Maka halaqoh murabbiyah, menjadi tempat kami sesama murabbiyah saling berbagi. Berbagi kisah dan kesah, suka dan duka, kendala dan problematika yang dihadapi, dalam rangka mencari solusi. Juga kesempatan untuk mengupgrade pemahaman dan wawasan manhaji, yang nantinya akan kami teruskan ke mutarabbi.

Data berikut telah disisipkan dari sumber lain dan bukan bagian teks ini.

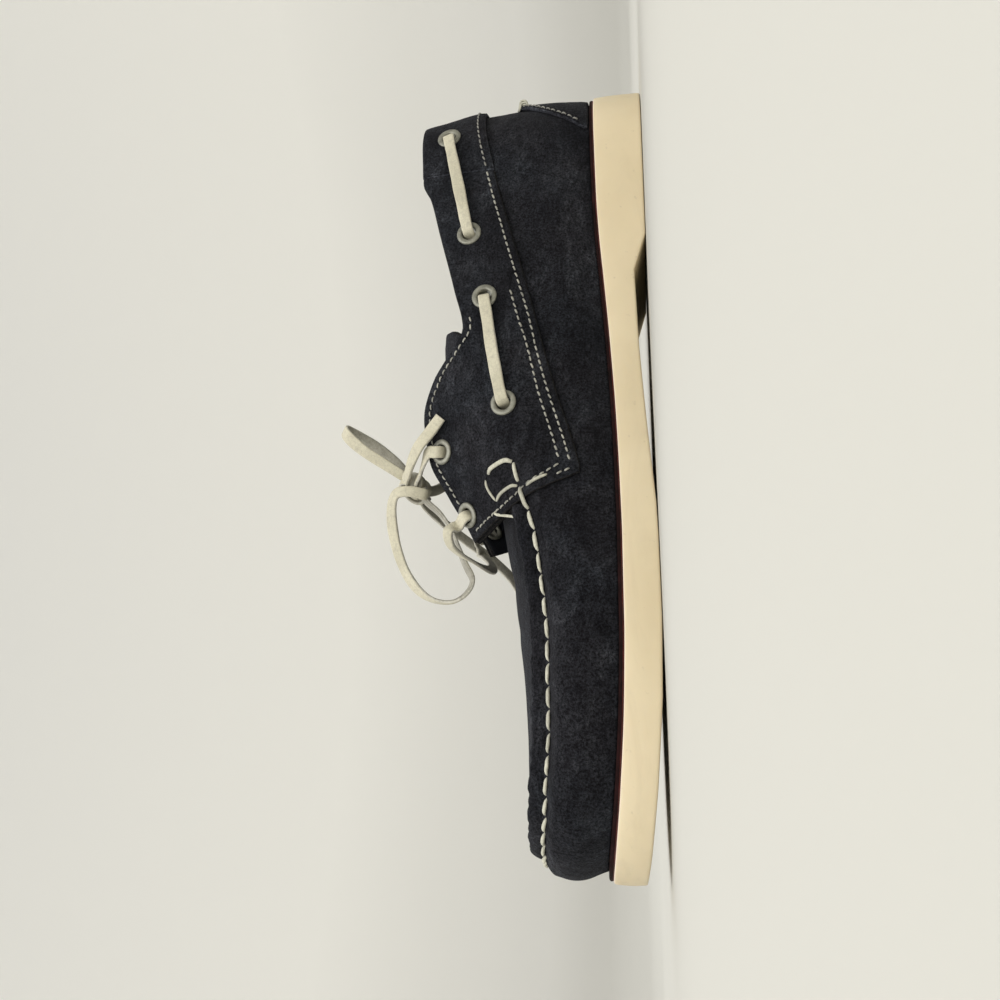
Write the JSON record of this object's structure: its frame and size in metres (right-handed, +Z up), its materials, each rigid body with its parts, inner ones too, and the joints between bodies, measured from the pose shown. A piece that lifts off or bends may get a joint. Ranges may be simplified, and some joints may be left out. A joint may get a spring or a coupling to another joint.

Di atas itu semua, dan yang paling penting, halaqoh adalah momen untuk mentarbiyah dan mengisi ulang kebutuhan ruhani, yang mungkin telah banyak terkorosi kesibukan sehari-hari. Faaqidusy syai’ laa yu’thii, orang yang tidak memiliki tak kan bisa memberi. Bagaimana bisa seorang murabbi menguatkan ruhiyah para mutarabbi, jika ruhiyahnya sendiri kosong tak berisi? Maka halaqoh murobbi adalah harga mati.

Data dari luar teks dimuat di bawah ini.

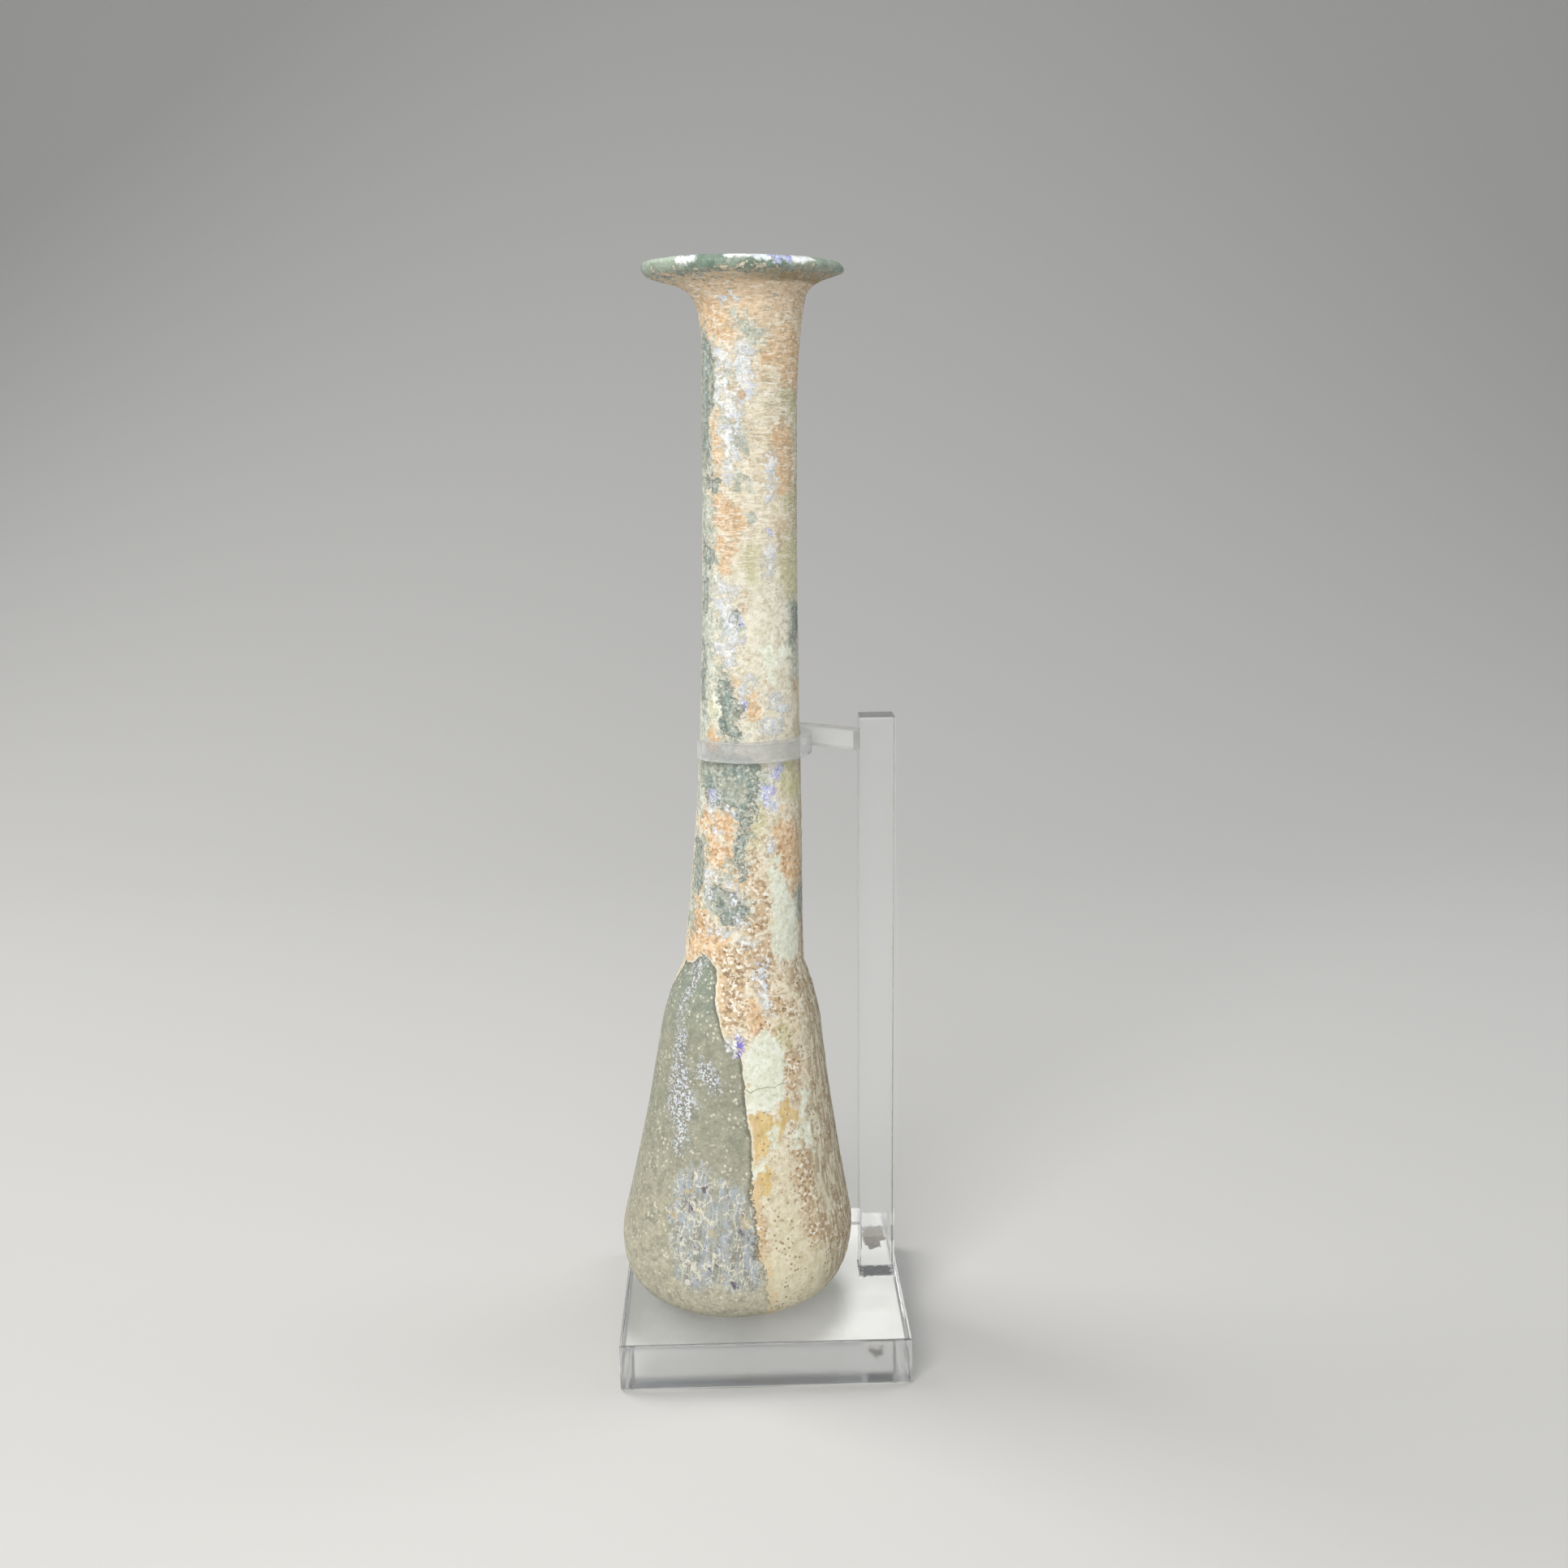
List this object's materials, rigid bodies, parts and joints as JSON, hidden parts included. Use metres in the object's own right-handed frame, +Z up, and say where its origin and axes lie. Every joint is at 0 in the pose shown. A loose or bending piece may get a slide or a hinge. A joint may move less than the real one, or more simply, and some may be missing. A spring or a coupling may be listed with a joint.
{
  "type": "glass unguentarium",
  "caption": "Tall free-blown glass flask with a flared rim, long slim neck and pear-shaped body, weathered, steadied on a clear acrylic plate, post and neck clip.",
  "frame": {"origin": "middle of the base plate's underside", "axes": "+X along the plate's front edge towards the post, +Y to the back, +Z up"},
  "size_m": [0.0482, 0.048, 0.1796],
  "materials": {
    "weathered_glass": "pitted crust and iridescent flakes over pale green glass",
    "clear_acrylic": "polished, clear"
  },
  "bodies": {
    "root": {"unguentarium": "weathered_glass", "base_plate": "clear_acrylic", "upright_post": "clear_acrylic", "neck_clip": "clear_acrylic"}
  },
  "joints": []
}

Lingkaran cinta dalam ikatan jama’ah, itulah halaqoh. Bukan sekadar mempertemukan raga secara fisik, tetapi juga menyatukan hati dan rasa dalam dekap ukhuwah. Beragam orang dengan latar belakang, suku, daerah asal, budaya dan karakter  yang berbeda, berkumpul dalam satu lingkaran atas nama cinta lillah, fillah dan demi menggapai mardhatillah.

“Dan Dia (Allah) yang mempersatukan hati mereka (orang yang beriman). Walaupun kamu menginfakkan semua (kekayaan) yang berada di bumi, niscaya kamu tidak dapat mempersatukan hati mereka, tetapi Allah telah mempersatukan hati mereka. Sungguh, Dia Mahaperkasa, Mahabijaksana.” (QS. Al-Anfal: 63)

Dari lingkaran-lingkaran kecil halaqoh, cahaya cinta itu meluas, membesar, saling berjalin dan berkelindan menjadi lingkaran yang lebih besar lagi, bernama jama’ah.

 ***

Azan maghrib telah usai berkumandang, saat aku tiba di rumah sepulang halaqoh. Rupanya gadis kecilku sudah bangun tidur. Ia memekik gembira menyambut kedatanganku.

“Mami dari mana? Mami nih pergi diam-diam,” rajuknya manja.

“Mami tadi pergi halaqoh, Sayangku. Tadi Mami mau ajak Cila, tapi Cila lagi tidur sih,” ujarku, sambil memeluknya erat.

“Mami halaqoh di mana?” cecarnya lagi.

“Halaqoh di rumah teman Mami.”

“Cila juga mau halaqoh sama teman-teman Cila,” rengek putri kecilku sembari menarik-narik jilbabku.

“Nanti ya, Sayang. Pekan depan Mami ajak Cila ikut halaqoh ya. Makanya Cila jangan tidur sore,” pungkasku sambil mendaratkan kecupan lembut ke pipinya.

Qaddarallahu wa maa syaa-a fa’ala, janji mengajak Cila ke halaqoh belum bisa kutunaikan. Pekan depannya, pandemi Covid-19 yang semakin merajalela di kota Depok, hingga kini menyebar di seluruh kota di Indonesia membuat halaqoh terpaksa diliburkan. Entah sampai kapan. Semoga bumi ini segera pulih kembali.